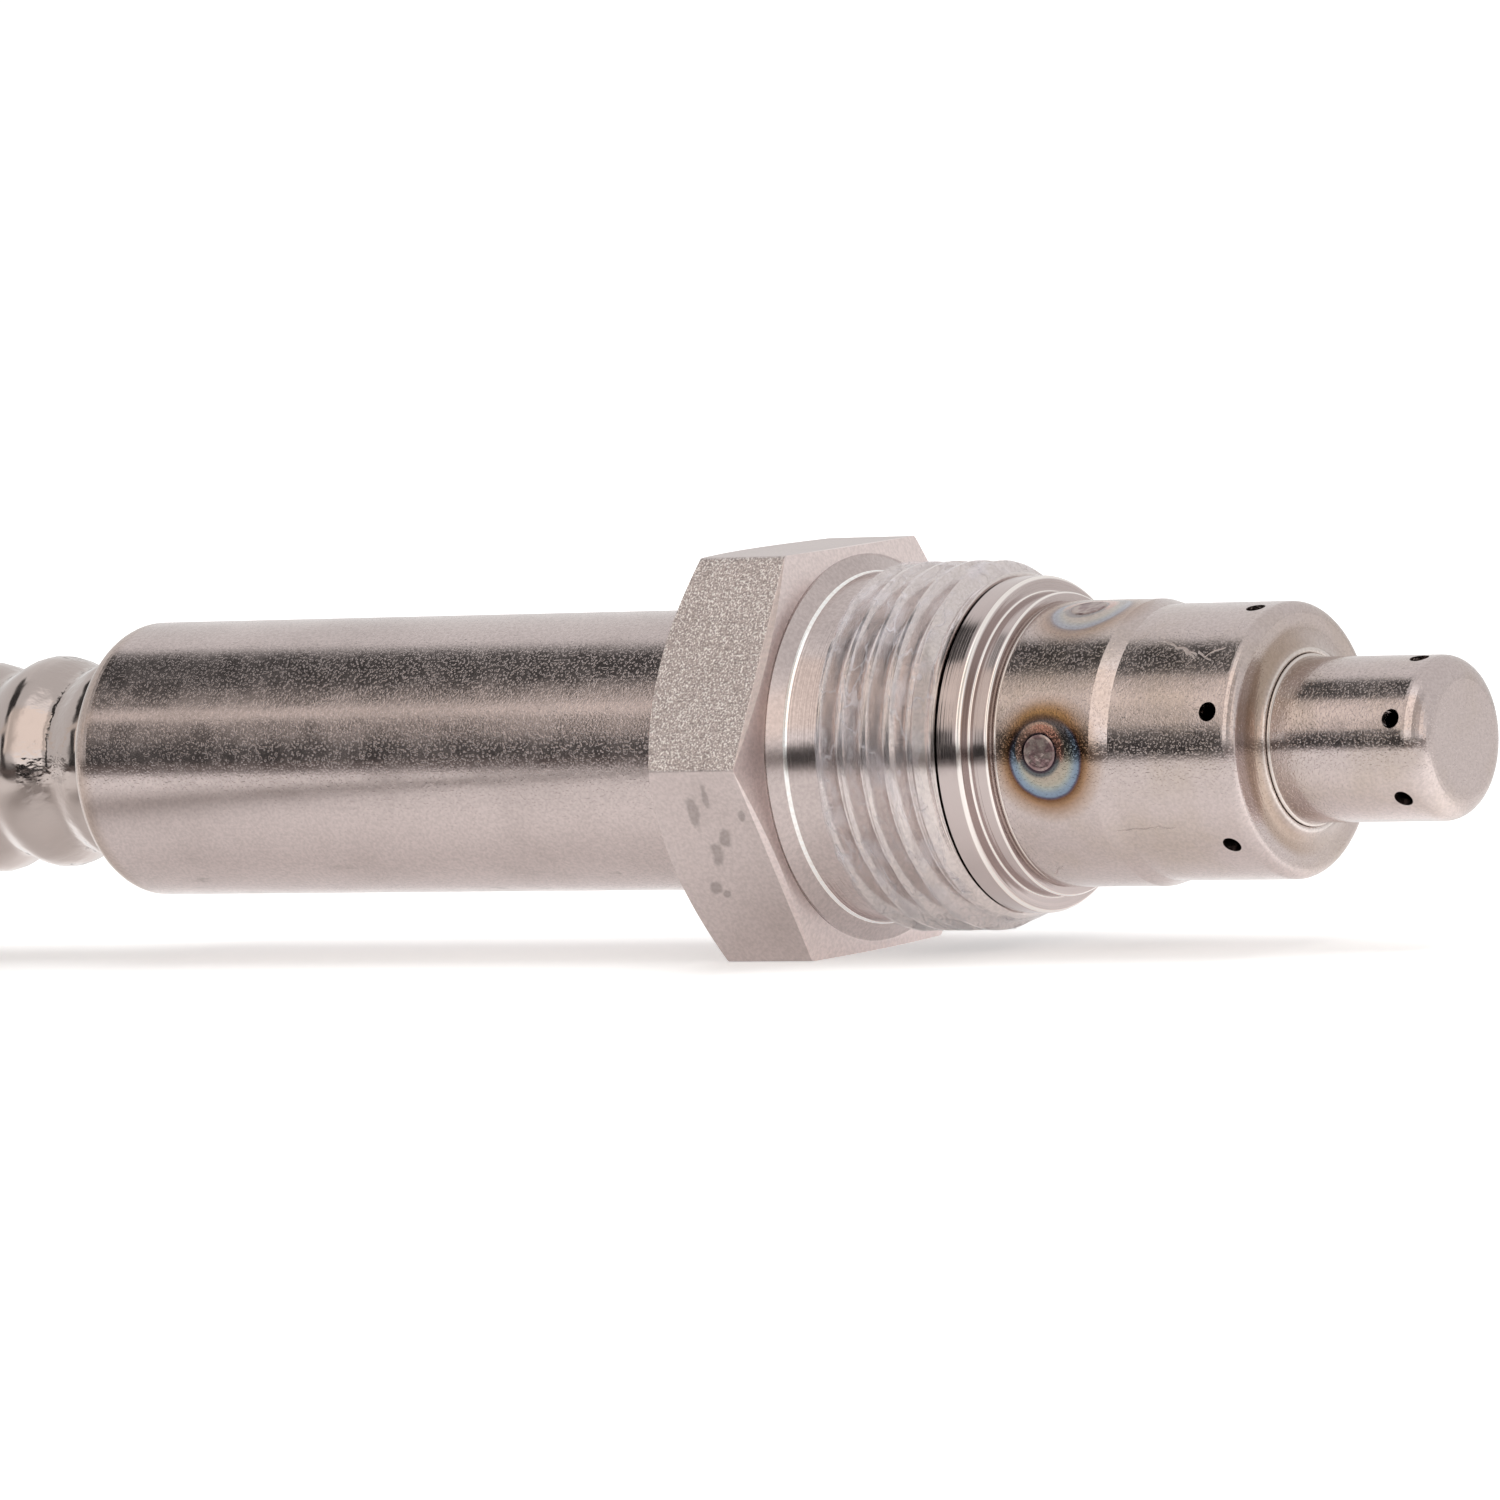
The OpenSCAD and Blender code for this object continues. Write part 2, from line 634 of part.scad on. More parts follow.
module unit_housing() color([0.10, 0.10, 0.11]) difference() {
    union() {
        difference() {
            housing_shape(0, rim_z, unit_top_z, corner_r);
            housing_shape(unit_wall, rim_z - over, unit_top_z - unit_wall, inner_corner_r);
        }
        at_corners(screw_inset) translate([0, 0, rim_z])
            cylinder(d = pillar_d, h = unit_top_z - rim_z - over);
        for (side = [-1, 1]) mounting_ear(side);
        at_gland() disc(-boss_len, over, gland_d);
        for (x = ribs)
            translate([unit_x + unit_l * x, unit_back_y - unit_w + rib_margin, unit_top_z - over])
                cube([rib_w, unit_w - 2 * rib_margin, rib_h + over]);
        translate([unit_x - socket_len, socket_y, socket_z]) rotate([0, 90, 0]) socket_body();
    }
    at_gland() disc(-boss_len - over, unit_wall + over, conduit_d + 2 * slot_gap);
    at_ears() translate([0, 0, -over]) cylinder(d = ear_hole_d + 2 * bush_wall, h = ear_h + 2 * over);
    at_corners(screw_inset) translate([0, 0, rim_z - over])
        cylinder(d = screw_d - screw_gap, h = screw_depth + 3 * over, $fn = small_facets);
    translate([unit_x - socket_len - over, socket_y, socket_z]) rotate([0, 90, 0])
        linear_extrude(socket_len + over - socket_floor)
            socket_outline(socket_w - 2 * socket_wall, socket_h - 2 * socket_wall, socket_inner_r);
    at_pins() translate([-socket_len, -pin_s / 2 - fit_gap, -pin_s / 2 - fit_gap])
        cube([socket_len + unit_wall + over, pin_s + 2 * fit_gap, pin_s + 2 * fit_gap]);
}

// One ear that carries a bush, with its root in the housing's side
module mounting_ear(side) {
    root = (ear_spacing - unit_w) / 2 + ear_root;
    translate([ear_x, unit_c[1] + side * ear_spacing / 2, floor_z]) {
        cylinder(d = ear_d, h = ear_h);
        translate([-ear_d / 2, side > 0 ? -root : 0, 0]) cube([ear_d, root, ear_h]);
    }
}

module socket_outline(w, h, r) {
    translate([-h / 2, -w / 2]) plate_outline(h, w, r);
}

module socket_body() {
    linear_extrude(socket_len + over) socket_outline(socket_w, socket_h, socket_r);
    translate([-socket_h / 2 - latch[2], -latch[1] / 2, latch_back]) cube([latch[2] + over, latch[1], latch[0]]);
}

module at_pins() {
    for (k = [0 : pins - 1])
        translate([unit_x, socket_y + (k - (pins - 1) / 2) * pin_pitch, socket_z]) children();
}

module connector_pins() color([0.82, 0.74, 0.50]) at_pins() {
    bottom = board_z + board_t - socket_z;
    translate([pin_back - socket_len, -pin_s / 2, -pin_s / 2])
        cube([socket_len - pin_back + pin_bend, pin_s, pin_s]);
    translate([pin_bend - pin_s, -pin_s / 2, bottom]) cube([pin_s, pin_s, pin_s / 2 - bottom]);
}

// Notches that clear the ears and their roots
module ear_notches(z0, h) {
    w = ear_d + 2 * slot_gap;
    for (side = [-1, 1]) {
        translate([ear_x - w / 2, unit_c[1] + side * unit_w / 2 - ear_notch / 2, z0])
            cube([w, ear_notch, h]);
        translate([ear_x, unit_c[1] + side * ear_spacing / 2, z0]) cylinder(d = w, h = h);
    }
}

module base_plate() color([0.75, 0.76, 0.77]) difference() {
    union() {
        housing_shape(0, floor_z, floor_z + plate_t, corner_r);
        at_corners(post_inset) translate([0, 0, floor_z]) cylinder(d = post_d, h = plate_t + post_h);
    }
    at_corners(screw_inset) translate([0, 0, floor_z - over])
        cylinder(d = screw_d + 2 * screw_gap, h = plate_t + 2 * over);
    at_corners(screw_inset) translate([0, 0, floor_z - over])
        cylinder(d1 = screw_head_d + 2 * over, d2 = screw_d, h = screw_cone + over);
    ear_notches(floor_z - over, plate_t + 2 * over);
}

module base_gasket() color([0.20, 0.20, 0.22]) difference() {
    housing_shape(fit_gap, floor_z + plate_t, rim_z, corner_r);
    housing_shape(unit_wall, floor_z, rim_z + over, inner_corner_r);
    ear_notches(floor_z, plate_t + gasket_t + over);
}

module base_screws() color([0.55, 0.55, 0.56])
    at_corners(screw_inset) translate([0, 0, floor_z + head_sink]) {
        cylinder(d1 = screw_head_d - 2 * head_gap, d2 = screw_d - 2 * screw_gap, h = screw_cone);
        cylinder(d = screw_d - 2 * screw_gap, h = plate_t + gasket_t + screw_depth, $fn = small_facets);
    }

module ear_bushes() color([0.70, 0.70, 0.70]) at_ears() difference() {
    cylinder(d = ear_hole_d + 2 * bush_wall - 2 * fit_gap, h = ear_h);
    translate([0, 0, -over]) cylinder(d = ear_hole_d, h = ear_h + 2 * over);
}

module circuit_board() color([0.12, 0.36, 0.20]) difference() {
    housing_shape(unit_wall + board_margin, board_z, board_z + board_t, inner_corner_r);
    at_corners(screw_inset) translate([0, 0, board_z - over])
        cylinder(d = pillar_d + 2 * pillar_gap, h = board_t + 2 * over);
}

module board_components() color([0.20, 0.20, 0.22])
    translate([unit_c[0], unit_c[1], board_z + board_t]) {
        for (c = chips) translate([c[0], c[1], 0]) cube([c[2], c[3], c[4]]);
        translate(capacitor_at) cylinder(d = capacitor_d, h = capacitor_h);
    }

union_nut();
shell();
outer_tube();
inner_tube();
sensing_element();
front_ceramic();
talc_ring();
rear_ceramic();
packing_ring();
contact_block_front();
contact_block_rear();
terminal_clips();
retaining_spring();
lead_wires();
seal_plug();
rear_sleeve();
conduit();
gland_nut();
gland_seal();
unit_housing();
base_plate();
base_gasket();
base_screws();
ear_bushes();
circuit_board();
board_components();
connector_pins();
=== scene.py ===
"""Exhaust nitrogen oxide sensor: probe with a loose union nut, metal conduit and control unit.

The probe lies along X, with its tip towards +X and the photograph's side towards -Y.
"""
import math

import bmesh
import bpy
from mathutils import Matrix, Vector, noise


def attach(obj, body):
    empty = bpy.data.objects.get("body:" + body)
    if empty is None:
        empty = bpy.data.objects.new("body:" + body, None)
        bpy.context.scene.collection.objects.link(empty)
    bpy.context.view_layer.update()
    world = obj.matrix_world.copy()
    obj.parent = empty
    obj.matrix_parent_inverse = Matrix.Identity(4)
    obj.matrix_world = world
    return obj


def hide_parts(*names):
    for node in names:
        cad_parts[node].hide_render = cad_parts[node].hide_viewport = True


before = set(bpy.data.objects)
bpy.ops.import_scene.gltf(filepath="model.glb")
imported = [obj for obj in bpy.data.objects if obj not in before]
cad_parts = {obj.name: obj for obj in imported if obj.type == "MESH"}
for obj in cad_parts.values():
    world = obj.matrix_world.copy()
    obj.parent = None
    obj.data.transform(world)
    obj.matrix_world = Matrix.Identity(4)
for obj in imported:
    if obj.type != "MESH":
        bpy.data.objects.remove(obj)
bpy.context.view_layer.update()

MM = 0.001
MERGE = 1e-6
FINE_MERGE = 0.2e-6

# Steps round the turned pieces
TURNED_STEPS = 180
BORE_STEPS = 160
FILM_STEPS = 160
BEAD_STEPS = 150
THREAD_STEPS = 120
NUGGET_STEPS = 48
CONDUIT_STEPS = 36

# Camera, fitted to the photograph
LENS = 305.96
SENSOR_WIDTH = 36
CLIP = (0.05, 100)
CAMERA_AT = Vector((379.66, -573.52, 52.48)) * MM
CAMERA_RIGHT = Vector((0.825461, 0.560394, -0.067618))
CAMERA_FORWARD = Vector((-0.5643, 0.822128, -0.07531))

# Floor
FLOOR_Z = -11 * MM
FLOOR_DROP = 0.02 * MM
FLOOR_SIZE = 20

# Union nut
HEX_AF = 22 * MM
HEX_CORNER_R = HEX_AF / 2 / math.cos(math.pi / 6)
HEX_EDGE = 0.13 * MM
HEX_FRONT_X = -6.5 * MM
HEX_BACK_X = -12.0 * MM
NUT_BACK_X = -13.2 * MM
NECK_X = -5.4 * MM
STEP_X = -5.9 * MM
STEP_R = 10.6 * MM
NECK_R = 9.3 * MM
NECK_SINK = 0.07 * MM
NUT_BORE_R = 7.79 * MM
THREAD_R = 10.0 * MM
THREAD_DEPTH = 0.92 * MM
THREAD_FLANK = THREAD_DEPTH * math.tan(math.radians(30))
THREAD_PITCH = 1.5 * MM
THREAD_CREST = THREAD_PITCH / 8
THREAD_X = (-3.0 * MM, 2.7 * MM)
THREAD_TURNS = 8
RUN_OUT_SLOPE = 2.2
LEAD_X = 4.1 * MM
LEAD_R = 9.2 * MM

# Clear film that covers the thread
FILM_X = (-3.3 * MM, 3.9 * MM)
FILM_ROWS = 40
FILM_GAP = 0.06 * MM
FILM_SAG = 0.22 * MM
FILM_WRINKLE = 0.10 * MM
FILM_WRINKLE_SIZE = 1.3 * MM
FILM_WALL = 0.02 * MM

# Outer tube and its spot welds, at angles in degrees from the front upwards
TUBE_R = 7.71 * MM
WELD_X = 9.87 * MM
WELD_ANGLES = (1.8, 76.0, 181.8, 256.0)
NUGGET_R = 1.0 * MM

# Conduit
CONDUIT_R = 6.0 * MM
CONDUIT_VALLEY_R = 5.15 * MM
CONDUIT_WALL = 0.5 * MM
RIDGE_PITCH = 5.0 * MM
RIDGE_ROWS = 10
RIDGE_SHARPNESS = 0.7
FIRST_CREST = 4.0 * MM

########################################

• REQUIRED WORK
Pick each line holding the word "before" out of the listing.

• OUTPUT FOR THIS EXERCISE
before = set(bpy.data.objects)
imported = [obj for obj in bpy.data.objects if obj not in before]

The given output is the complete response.